Implications and Future Directions

This methodology establishes the feasibility of simulating large structured Hamiltonians on physically realistic quantum architectures. Quantum resources, particularly the qubit count, can now be exponentially reduced, facilitating the study of extended systems such as nanostructures, quantum dot arrays, and materials band structures on near-term hardware. The volumetric efficiency metric provides a concrete tool for evaluating and comparing quantum algorithms within practical and architectural constraints.

The subspace-constrained protocols are directly extensible to situations where the active Hilbert space is sparse, such as low-excitation manifolds or systems with limited particle/hole excitations, including select many-body quantum chemistry or open-system scenarios. The Gray code methodology for measurement settings underscores the importance of basis ordering and operator design for optimal quantum measurement.

With the reduced register size, attention shifts to optimizing ansatz expressibility, circuit compilation fidelity, and mitigating barren plateau phenomena, especially as measurement protocol scaling ceases to be the computational bottleneck. The broader implication is that algorithmic progress in Hilbert space engineering will be a decisive factor for the future of variational quantum algorithms even when hardware advances plateau.

Conclusion

The paper demonstrates that large single-particle Hamiltonians, prevalent in quantum materials and chemistry, can be efficiently simulated using logarithmic qubit registers with correspondingly manageable circuit and measurement overheads.

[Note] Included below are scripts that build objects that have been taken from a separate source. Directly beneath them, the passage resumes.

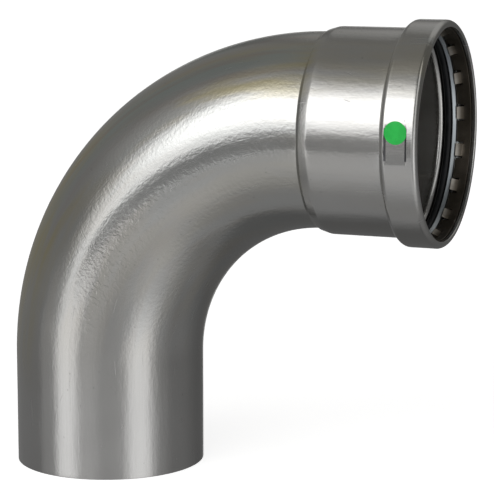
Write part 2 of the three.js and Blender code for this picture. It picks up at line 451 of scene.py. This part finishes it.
def make_grip_ring(material):
    """A split band with tongues cut from its back half and bent in towards the tube."""
    front, back = depth(GRIP_HIGH.x), depth(GRIP_LOW.x)
    tongue_rows, curl = 6, 1.25
    tongue_length = back - TONGUE_ROOT_DEPTH
    depths = [front, (front + TONGUE_ROOT_DEPTH) / 2]
    root_row = len(depths)
    depths += [TONGUE_ROOT_DEPTH + tongue_length * i / tongue_rows for i in range(tongue_rows + 1)]
    stops = grip_angles()
    columns, rows = len(stops), len(depths)

    def is_solid(i, j):
        if not 0 <= j < rows - 1:
            return False
        kind = stops[i % columns][1]
        return kind in ("band", "tongue") or (kind == "notch" and j < root_row)

    def bent_in(i, j):
        on_tongue = "tongue" in (stops[i % columns][1], stops[i - 1][1])
        share = (depths[j] - TONGUE_ROOT_DEPTH) / tongue_length
        return max(share, 0) ** curl if on_tongue else 0

    bm = bmesh.new()
    made = {}
    tongue_layer = bm.verts.layers.float.new("tongue")
    uv_layer = bm.loops.layers.uv.new("metres")

    def vertex(i, j, outer):
        key = (i % columns, j, outer)
        if key not in made:
            share = bent_in(i, j)
            inner_radius = GRIP_BORE + (TONGUE_TIP_RADIUS - GRIP_BORE) * share
            thickness = (RING_RADIUS - GRIP_BORE) * (1 - share) + TONGUE_TIP_THICKNESS * share
            radius = inner_radius + (thickness if outer else 0)
            made[key] = bm.verts.new(on_axis(radius, -depths[j], stops[i % columns][0]))
            made[key][tongue_layer] = share
        return made[key]

    def quad(*corners):
        face = bm.faces.new([vertex(*corner) for corner in corners])
        for loop, (i, j, outer) in zip(face.loops, corners):
            turn = stops[i % columns][0] + (2 * math.pi if i >= columns else 0)
            loop[uv_layer].uv = (depths[j], turn * RING_RADIUS)

    for i in range(columns):
        for j in range(rows - 1):
            if not is_solid(i, j):
                continue
            quad((i, j, True), (i + 1, j, True), (i + 1, j + 1, True), (i, j + 1, True))
            quad((i, j + 1, False), (i + 1, j + 1, False), (i + 1, j, False), (i, j, False))
            if not is_solid(i, j - 1):
                quad((i, j, False), (i + 1, j, False), (i + 1, j, True), (i, j, True))
            if not is_solid(i, j + 1):
                quad((i, j + 1, True), (i + 1, j + 1, True), (i + 1, j + 1, False), (i, j + 1, False))
            if not is_solid(i - 1, j):
                quad((i, j, True), (i, j + 1, True), (i, j + 1, False), (i, j, False))
            if not is_solid(i + 1, j):
                quad((i + 1, j, False), (i + 1, j + 1, False), (i + 1, j + 1, True), (i + 1, j, True))

    bmesh.ops.recalc_face_normals(bm, faces=bm.faces)
    mesh = bpy.data.meshes.new("grip_band")
    bm.to_mesh(mesh)
    bm.free()
    ring = finished("grip_band", mesh, material)
    edges = ring.modifiers.new("edges", "BEVEL")
    edges.width = 0.14 * MM
    edges.segments = 2
    edges.limit_method = "ANGLE"
    edges.angle_limit = math.radians(50)
    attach(ring, "grip")
    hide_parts("grip_ring")
    return ring


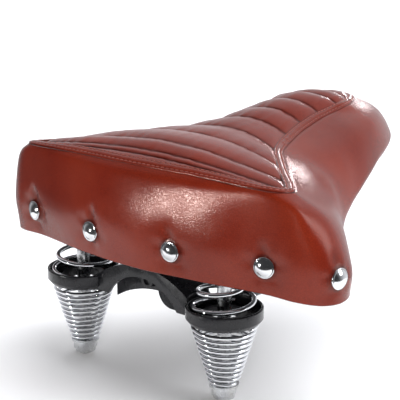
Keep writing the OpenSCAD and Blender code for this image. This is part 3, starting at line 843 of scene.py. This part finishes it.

By constructing specialized subspace-preserving ansätze, leveraging Gray-code measurement protocols, and formalizing a volumetric efficiency metric, the authors show an exponential reduction in physical and computational resources compared to conventional encodings. This enables meaningful structured quantum simulations on severely resource-constrained hardware and provides a pathway toward scalable variational quantum simulation of more complex systems in future architectures.